Connectivity of marine populations is shaped by complex interactions of biological and physical processes across the seascape. The influence of environmental features on the genetic structure of populations has key implications to the dynamics and persistence of populations, and an understanding of spatial scales and patterns of connectivity is crucial for management and conservation. This study employed a seascape genetics approach combining larval dispersal modeling and population genomic analysis based on RADseq to examine environmental factors influencing patterns of genetic structure and connectivity for a highly-dispersive mud crab, Scylla olivacea (Herbst, 1796) in the Sulu Sea. Dispersal simulations reveal widespread but asymmetric larval dispersal influenced by persistent southward and westward surface circulation features in the Sulu Sea.
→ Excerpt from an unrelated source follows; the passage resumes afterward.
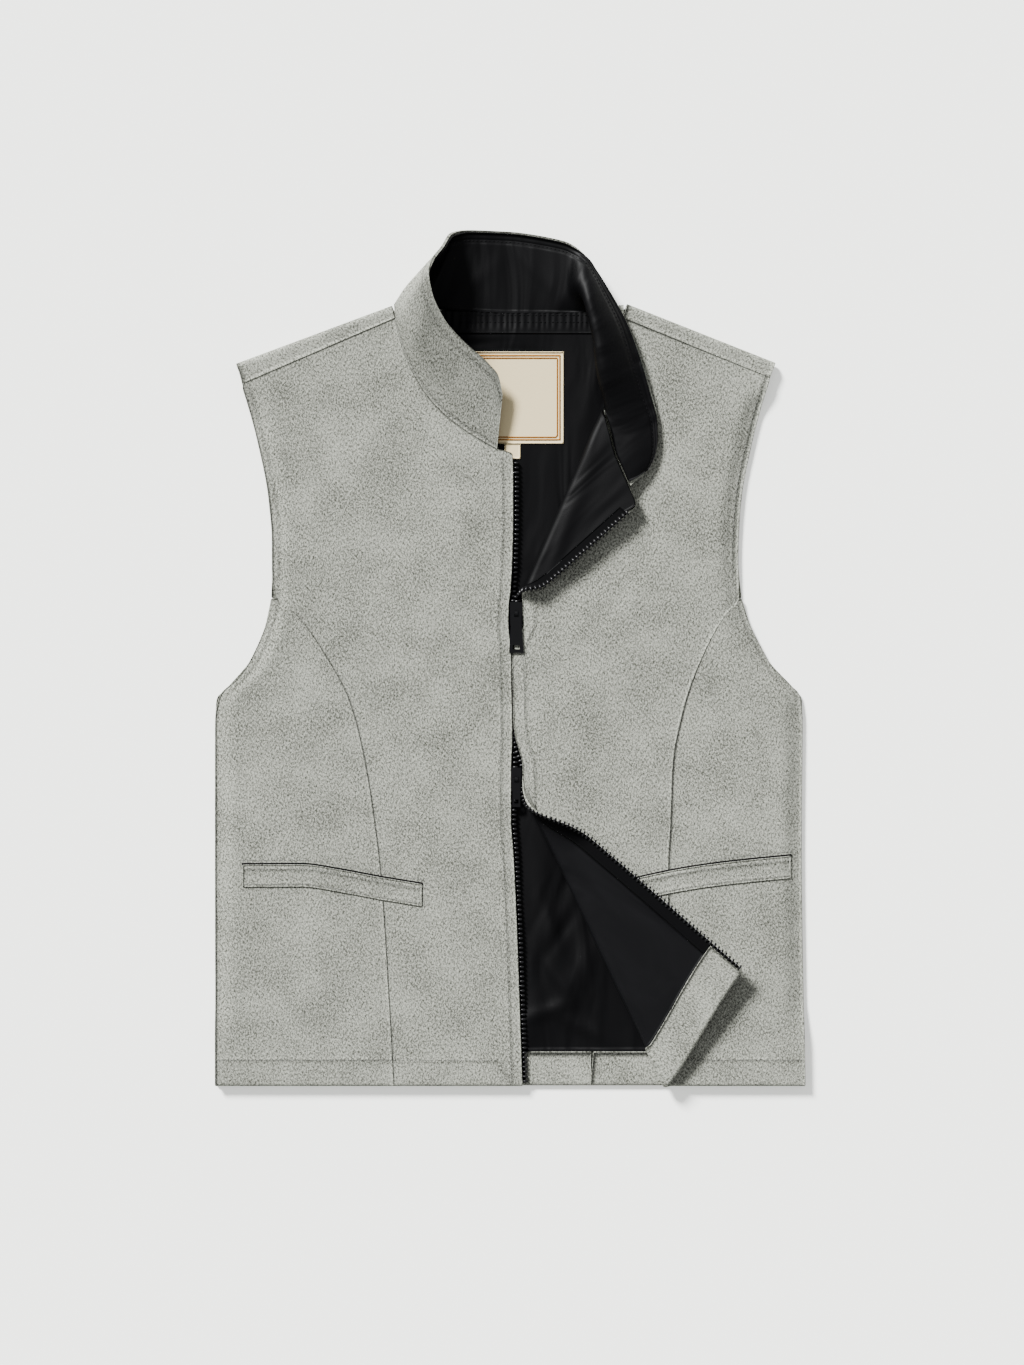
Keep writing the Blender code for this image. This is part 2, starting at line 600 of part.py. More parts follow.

Despite potential for widespread dispersal, significant genetic differentiation was detected among eight Sulu Sea populations based on 1,655 single-nucleotide polymorphism (SNP) markers (FST = 0.0057, p = 0.001) and a subset of 1,643 putatively neutral SNP markers (FST = 0.0042, p = 0.001). Oceanography influences genetic structure, as redundancy analysis (RDA) revealed significant contribution of asymmetric ocean currents to neutral genetic variation (R2adj = 0.133; p = 0.035). Genetic structure may also reflect demographic factors, with divergent populations characterized by low effective population sizes (Ne < 50). Pronounced latitudinal genetic structure was recovered for loci putatively under selection (FST = 0.2390, p = 0.001), significantly correlated with variability in mean sea surface temperatures during peak spawning months of S. olivacea (R2adj = 0.763; p = 0.041), suggesting putative signatures of selection and local adaptation of early life history stages to thermal clines. This study contributes to the growing body of literature documenting population genetic structure and local adaptation for highly-dispersive marine species, and provides information useful for spatial management of the fishery resource.